Thursday, December 15, 2011

Dissenting Voices on Both Social Structural and Intellectualist Approaches

Dissenting Voices on Both Social Structural and Intellectualist Approaches           

In the 1980s, scholars are dissatisfied with both social structural and intellectualist theories. Although Ifeka-Moller and Horton and Peel offer scholars two lenses to explore religious syncretism, some scholars still suspect their feasibility. Unlike Horton and other scholars who have done their researches on Christian conversion, Humphrey J. Fisher examines Muslim conversion and suggests that Muslim/Christian comparisons might considerably enlarge our understandings upon black Africa. He points out, Horton “overestimated the survival, admittedly in considerably developed forms, of original African elements of religion; and more important, has underestimated the willingness and ability of Africans to make even rigorous Islam and Christianity their own.”  Take the Knight of Eden and the Phoenix Knight in Africa as two case studies, he thinks Muslim or Christian conversion in Africa was inherent in the traditional African faiths.
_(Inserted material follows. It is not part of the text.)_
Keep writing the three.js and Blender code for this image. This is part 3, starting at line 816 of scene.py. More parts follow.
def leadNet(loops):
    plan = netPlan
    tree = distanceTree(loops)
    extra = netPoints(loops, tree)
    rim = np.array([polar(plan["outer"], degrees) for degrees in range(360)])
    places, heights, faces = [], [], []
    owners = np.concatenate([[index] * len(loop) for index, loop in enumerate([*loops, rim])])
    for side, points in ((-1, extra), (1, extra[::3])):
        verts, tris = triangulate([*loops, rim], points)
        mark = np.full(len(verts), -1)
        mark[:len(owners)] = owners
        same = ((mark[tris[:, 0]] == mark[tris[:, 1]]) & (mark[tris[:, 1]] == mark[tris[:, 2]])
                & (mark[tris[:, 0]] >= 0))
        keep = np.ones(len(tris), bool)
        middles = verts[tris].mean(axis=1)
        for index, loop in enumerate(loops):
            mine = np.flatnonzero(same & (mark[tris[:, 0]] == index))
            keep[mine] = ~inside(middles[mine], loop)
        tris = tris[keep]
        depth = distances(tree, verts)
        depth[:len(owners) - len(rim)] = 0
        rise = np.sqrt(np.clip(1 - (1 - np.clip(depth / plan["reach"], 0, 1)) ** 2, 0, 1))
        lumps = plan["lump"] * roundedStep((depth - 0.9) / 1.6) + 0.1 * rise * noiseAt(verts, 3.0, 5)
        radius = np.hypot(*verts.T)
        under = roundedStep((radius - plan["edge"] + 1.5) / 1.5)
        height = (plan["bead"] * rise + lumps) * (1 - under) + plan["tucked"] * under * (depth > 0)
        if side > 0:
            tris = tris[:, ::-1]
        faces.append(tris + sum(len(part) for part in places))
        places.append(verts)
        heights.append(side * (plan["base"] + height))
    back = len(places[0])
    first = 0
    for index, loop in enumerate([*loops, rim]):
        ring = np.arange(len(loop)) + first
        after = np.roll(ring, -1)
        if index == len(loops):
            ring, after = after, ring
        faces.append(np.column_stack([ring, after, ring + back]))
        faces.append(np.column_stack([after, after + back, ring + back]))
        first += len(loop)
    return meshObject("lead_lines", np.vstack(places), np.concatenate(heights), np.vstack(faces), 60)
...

In discussing religious change among the Igbo during the colonial period, C. N. Ubah assumes that both the intellectualist and social structural theories had their drawbacks, because they ignored two major factors in explaining the spread of Christianity in Igboland. According to him, “the first is the tolerant nature of Igbo traditional religion,” secondly, “there were the structural and organizational weaknesses of Igbo traditional religion.”